Work required => Where a line below holds the string "this", copy that line.
★ ★ ★ ★ ★
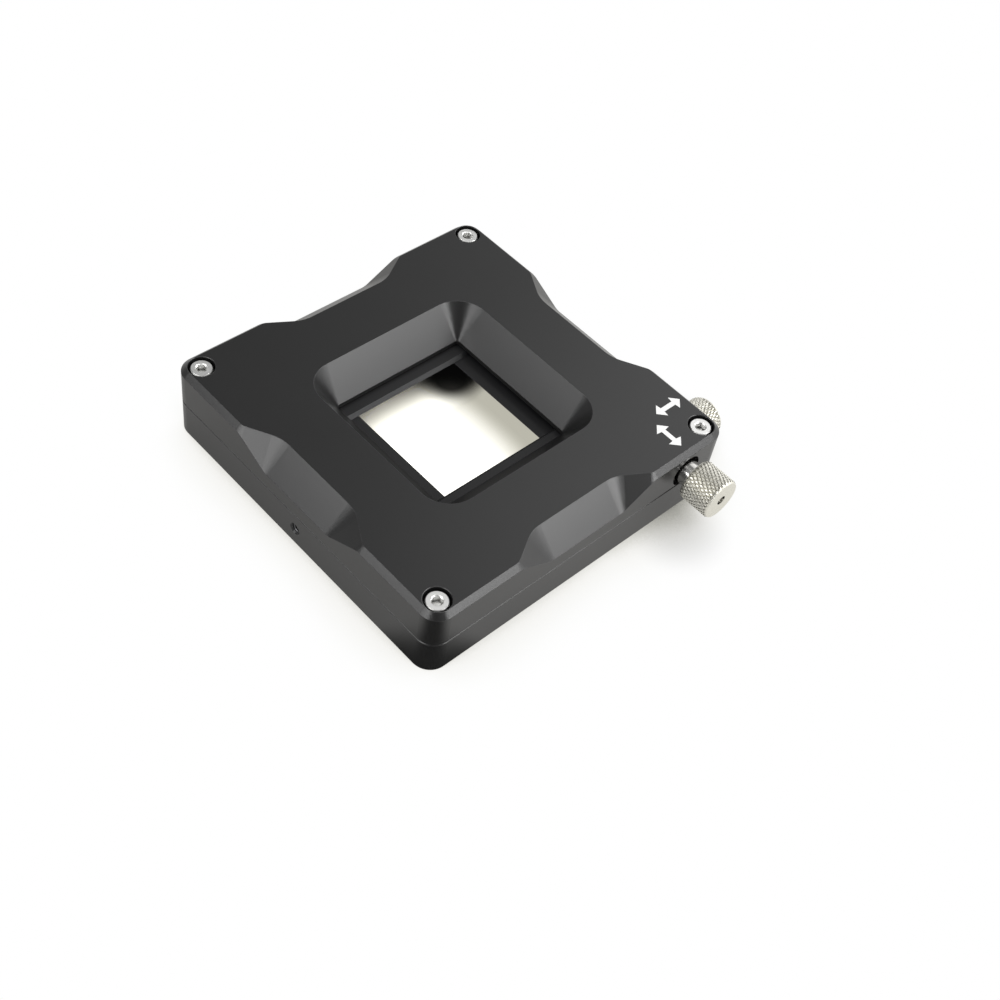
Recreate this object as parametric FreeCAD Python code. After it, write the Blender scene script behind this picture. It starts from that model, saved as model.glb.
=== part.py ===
"""Adjustable mechanical slit: a flat square box with a square window, closed in from four sides by
knife-edge blades.

One pair of blades slides along X in the cover, the other pair along Y in the base. Each pair hangs on one
spindle whose two halves are threaded left-hand and right-hand, so that turning its knob moves both blades
in or out together.

Frame: Z is the beam axis, up out of the cover. The origin lies on that axis, in the bottom face. Lengths
are millimetres.
"""
import FreeCAD
import Part
import math
import os

Vector = FreeCAD.Vector

# Aperture. Each blade of a pair stands this far in from its fully open place when the model is at rest.
MAX_OPENING = 45.0
X_BLADES_IN = 2.7
Y_BLADES_IN = 3.04

# Blades: bevelled plates, thin edges towards the window, the two pairs back to back.
BLADE_THICK = 1.1
BLADE_OVERLAP = 2.9
BLADE_GAP = 0.1
BLADE_END_ROOM = 1.0
BLADE_CORNER = 2.0

# Window through the shells. In the cover a short straight land, then a funnel; in the base a flare.
WINDOW_MARGIN = 2.1
LIP_CORNER_R = 1.0
LIP_WIDTH = 6.4
LIP_CORNER_OUT_R = 3.0
COVER_LIP_GAP = 0.8
COVER_LIP_LAND = 1.4
FUNNEL_SPREAD = 7.9
FUNNEL_RIM_CORNER_R = 10.0
BASE_LIP_GAP = 1.5
BASE_FLARE = 6.2

# Shells.
WALL = 8.0
ROOF = 3.8
OUTER_CORNER_R = 6.0
CAVITY_CORNER_R = 5.0
RIM_CHAMFER = 1.7
PARTING_BREAK = 0.3
PARTING_STEP = 0.7

# Finger scallops, one in the middle of each side of the cover, cut at 45 degrees.
SCALLOP_DEPTH = 7.8
SCALLOP_FLOOR = 33.0
SCALLOP_RAMP_DEG = 30.0
SCALLOP_INNER_R = 12.0
SCALLOP_OUTER_R = 3.0
SCALLOP_TAPER = 9.0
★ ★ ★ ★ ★
Exercise result =>
Recreate this object as parametric FreeCAD Python code. After it, write the Blender scene script behind this picture. It starts from that model, saved as model.glb.
# Aperture. Each blade of a pair stands this far in from its fully open place when the model is at rest.